_EXERCISE REQUIREMENTS_: Write out exactly the lines that run from the line containing "roof_z = LID_Z + LID_H - FLOOR_Z" through the line containing "cad_parts[obj.name] = obj"; both end lines belong to the answer.

_STORED DATA_:
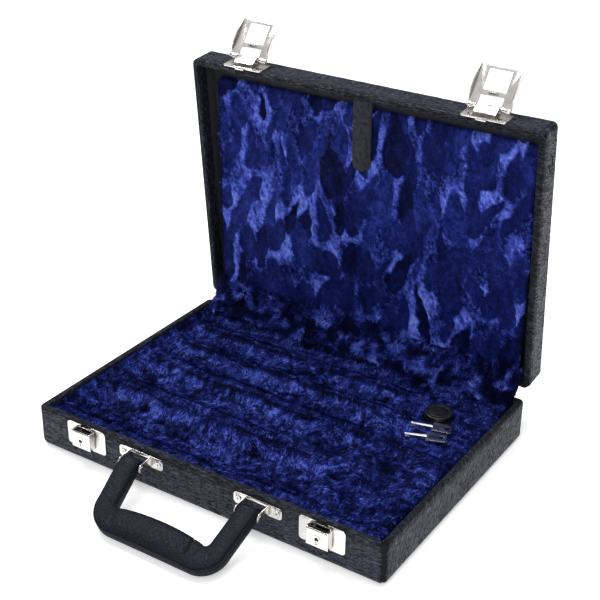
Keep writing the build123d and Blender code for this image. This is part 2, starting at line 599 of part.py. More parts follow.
def build():
    base = tray(BASE_H)
    lid = {name: Pos(0, 0, LID_Z + LID_H) * Rot(180, 0, 0) * s for name, s in tray(LID_H).items()}

    # Brackets, handle and their fasteners
    bracket_screws = []
    for side, name in ((-1, "left"), (1, "right")):
        x = side * HANDLE_X
        plate = bracket(x)
        for reach in (-BRACKET_SCREW_X, BRACKET_SCREW_X):
            screw = screw_y(x + reach, FRONT - PLATE_T, BRACKET_SCREW_Z, -1)
            bracket_screws.append(screw)
            plate -= screw
        save(f"handle_bracket_{name}", plate)
        save(f"handle_pin_{name}", handle_pin(x))
    save("bracket_screws", Compound(bracket_screws))
    core_solid = handle_core()
    bore = rod_x(-HANDLE_X - ARM_W, HANDLE_X + ARM_W, 0, 0, HANDLE_PIN_R + HANDLE_FIT)
    save("handle_core", in_handle(core_solid - bore))
    save("handle_cover", in_handle(handle_cover() - core_solid - bore))

    # Rear hinges
    base_screws = []
    lid_screws = []
    for side, name in ((-1, "left"), (1, "right")):
        x = side * HINGE_X
        base_leaf = hinge_leaf(x, (0, 2, 4), HINGE_PIN_R)
        lid_leaf = mirror_to_lid(hinge_leaf(x, (1, 3), HINGE_PIN_R + RUN_FIT))
        for reach, rise in HINGE_SCREWS:
            screw = screw_y(x + reach, REAR + LEAF_T, rise, 1)
            base_screws.append(screw)
            base_leaf -= screw
            lid_screw = mirror_to_lid(screw)
            lid_screws.append(lid_screw)
            lid_leaf -= lid_screw
        save(f"hinge_leaf_base_{name}", base_leaf)
        save(f"hinge_leaf_lid_{name}", swing_lid(lid_leaf))
        half = HINGE_LEN / 2
        save(f"hinge_pin_{name}", rod_x(x - half, x + half, HINGE_Y, HINGE_Z, HINGE_PIN_R))
    save("hinge_screws_base", Compound(base_screws))
    save("hinge_screws_lid", swing_lid(Compound(lid_screws)))

    # Base boards and covering, drilled for the screws
    for screw in bracket_screws + base_screws:
        for piece in ("minus_y_board", "plus_y_board", "band"):
            base[piece] -= screw
    for screw in lid_screws:
        for piece in ("minus_y_board", "band"):
            lid[piece] -= screw
    save("base_bottom_board", base["floor_board"])
    save("base_front_board", base["minus_y_board"])
    save("base_rear_board", base["plus_y_board"])
    save("base_left_board", base["left_board"])
    save("base_right_board", base["right_board"])
    save("base_side_cover", base["band"])
    save("base_bottom_cover", base["flat_cover"])

    # Lid boards and covering; the lid is the tray turned over, so its front is the tray's rear
    save("lid_top_board", swing_lid(lid["floor_board"]))
    save("lid_front_board", swing_lid(lid["plus_y_board"]))
    save("lid_rear_board", swing_lid(lid["minus_y_board"]))
    save("lid_left_board", swing_lid(lid["left_board"]))
    save("lid_right_board", swing_lid(lid["right_board"]))
    save("lid_side_cover", swing_lid(lid["band"]))
    save("lid_top_cover", swing_lid(lid["flat_cover"]))
    roof_z = LID_Z + LID_H - FLOOR_Z
    lining = slab(INNER_X, INNER_Y, LID_Z + TURN_IN_DEPTH, roof_z)
    lining -= slab(CAVITY_X, CAVITY_Y, LID_Z + TURN_IN_DEPTH, roof_z - LINING)
    save("lid_lining", swing_lid(lining))

    # Locks and hasps
    for side, name in ((-1, "left"), (1, "right")):
        x = side * LOCK_X
        save(f"lock_plate_{name}", lock_plate(x))
        save(f"lock_box_{name}", lock_box(x))
        save(f"lock_spring_{name}", lock_spring(x))
        save(f"lock_bolt_{name}", lock_bolt(x))
        save(f"hasp_plate_{name}", swing_lid(hasp_plate(x)))
        pin_x = (x - HASP_PIN_HALF, x + HASP_PIN_HALF)
        pin = rod_x(*pin_x, HASP_PIN_Y, HASP_PIN_Z, HASP_PIN_R)
        save(f"hasp_pin_{name}", swing_lid(pin))
        save(f"hasp_{name}", swing_lid(swing_hasp(hasp(x))))

    # Plush and what lies in it
    core, plush = bed()
    save("bed_core", core)
    save("bed_plush", plush)
    save("hinge_gusset", gusset())
    panel_board, panel_plush = lid_panel()
    save("panel_board", swing_lid(in_lid_panel(panel_board)))
    save("panel_plush", swing_lid(in_lid_panel(panel_plush)))
    save("panel_strap", swing_lid(in_lid_panel(pull_strap())))
    for name, x, y, turn in KEYS:
        save(name, key(x, y, turn))
    jar, pot_lid = grease_pot()
    save("pot_jar", jar)
    save("pot_lid", pot_lid)


build()
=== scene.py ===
# %% [markdown]
# # A recorder case, dressed
# A shallow tray lined with blue plush, an open lid with a plush panel, two locks with their hasps
# thrown back, and a padded handle. The CAD model gives the solids and the hinges. This lesson adds
# what CAD leaves out: pile, grain, seams, worn edges and light.

import bmesh
import bpy
import json
import math
import numpy as np
from mathutils import Matrix, Vector

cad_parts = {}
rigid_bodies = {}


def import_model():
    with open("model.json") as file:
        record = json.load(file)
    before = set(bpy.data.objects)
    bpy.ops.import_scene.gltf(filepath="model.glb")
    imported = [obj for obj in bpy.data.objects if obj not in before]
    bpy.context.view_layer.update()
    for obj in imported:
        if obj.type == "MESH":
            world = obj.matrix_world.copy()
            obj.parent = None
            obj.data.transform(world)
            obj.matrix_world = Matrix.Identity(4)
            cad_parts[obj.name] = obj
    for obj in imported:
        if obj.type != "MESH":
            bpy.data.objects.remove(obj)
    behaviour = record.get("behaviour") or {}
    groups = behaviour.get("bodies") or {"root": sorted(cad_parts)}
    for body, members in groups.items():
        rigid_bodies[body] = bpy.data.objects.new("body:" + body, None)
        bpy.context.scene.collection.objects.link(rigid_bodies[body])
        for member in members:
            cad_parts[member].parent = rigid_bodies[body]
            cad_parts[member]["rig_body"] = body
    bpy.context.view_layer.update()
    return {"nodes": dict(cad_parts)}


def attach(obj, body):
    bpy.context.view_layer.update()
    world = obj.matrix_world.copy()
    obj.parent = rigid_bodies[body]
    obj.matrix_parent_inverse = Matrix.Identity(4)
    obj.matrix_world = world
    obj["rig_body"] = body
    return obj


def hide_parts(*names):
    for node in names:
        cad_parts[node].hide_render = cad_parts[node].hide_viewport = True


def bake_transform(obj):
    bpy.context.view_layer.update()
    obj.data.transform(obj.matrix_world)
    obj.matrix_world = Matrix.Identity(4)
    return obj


MM = 0.001
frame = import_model()

# %% [markdown]
# ## Camera and light
# A product photograph on white: one long lens from the front right, looking down into the tray. Its
# view is written as yaw, pitch and roll, the three angles of a tripod head. Three large soft lamps
# and a bright surround give the nickel something to mirror and lift the black covering.

# %% Camera
LENS_MM, SENSOR_MM = 75.86, 36.0
CAMERA_AT = (0.51112, -0.76683, 0.61399)
YAW, PITCH, ROLL = (math.radians(a) for a in (32.88, -27.37, 0.69))


def new_object(name, data):
    made = bpy.data.objects.new(name, data)
    bpy.context.collection.objects.link(made)
    return made


camera = new_object("camera", bpy.data.cameras.new("camera"))
camera.data.lens = LENS_MM
camera.data.sensor_width = SENSOR_MM
turns = ((YAW, "Z"), (math.pi / 2 + PITCH, "X"), (ROLL, "Z"))
yawed, pitched, rolled = (Matrix.Rotation(angle, 4, axis) for angle, axis in turns)
camera.matrix_world = Matrix.Translation(CAMERA_AT) @ yawed @ pitched @ rolled
bpy.context.scene.camera = camera
bpy.context.scene.view_settings.view_transform = "Standard"
print("camera", LENS_MM, "mm")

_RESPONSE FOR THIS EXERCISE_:
    roof_z = LID_Z + LID_H - FLOOR_Z
    lining = slab(INNER_X, INNER_Y, LID_Z + TURN_IN_DEPTH, roof_z)
    lining -= slab(CAVITY_X, CAVITY_Y, LID_Z + TURN_IN_DEPTH, roof_z - LINING)
    save("lid_lining", swing_lid(lining))

    # Locks and hasps
    for side, name in ((-1, "left"), (1, "right")):
        x = side * LOCK_X
        save(f"lock_plate_{name}", lock_plate(x))
        save(f"lock_box_{name}", lock_box(x))
        save(f"lock_spring_{name}", lock_spring(x))
        save(f"lock_bolt_{name}", lock_bolt(x))
        save(f"hasp_plate_{name}", swing_lid(hasp_plate(x)))
        pin_x = (x - HASP_PIN_HALF, x + HASP_PIN_HALF)
        pin = rod_x(*pin_x, HASP_PIN_Y, HASP_PIN_Z, HASP_PIN_R)
        save(f"hasp_pin_{name}", swing_lid(pin))
        save(f"hasp_{name}", swing_lid(swing_hasp(hasp(x))))

    # Plush and what lies in it
    core, plush = bed()
    save("bed_core", core)
    save("bed_plush", plush)
    save("hinge_gusset", gusset())
    panel_board, panel_plush = lid_panel()
    save("panel_board", swing_lid(in_lid_panel(panel_board)))
    save("panel_plush", swing_lid(in_lid_panel(panel_plush)))
    save("panel_strap", swing_lid(in_lid_panel(pull_strap())))
    for name, x, y, turn in KEYS:
        save(name, key(x, y, turn))
    jar, pot_lid = grease_pot()
    save("pot_jar", jar)
    save("pot_lid", pot_lid)


build()
=== scene.py ===
# %% [markdown]
# # A recorder case, dressed
# A shallow tray lined with blue plush, an open lid with a plush panel, two locks with their hasps
# thrown back, and a padded handle. The CAD model gives the solids and the hinges. This lesson adds
# what CAD leaves out: pile, grain, seams, worn edges and light.

import bmesh
import bpy
import json
import math
import numpy as np
from mathutils import Matrix, Vector

cad_parts = {}
rigid_bodies = {}


def import_model():
    with open("model.json") as file:
        record = json.load(file)
    before = set(bpy.data.objects)
    bpy.ops.import_scene.gltf(filepath="model.glb")
    imported = [obj for obj in bpy.data.objects if obj not in before]
    bpy.context.view_layer.update()
    for obj in imported:
        if obj.type == "MESH":
            world = obj.matrix_world.copy()
            obj.parent = None
            obj.data.transform(world)
            obj.matrix_world = Matrix.Identity(4)
            cad_parts[obj.name] = obj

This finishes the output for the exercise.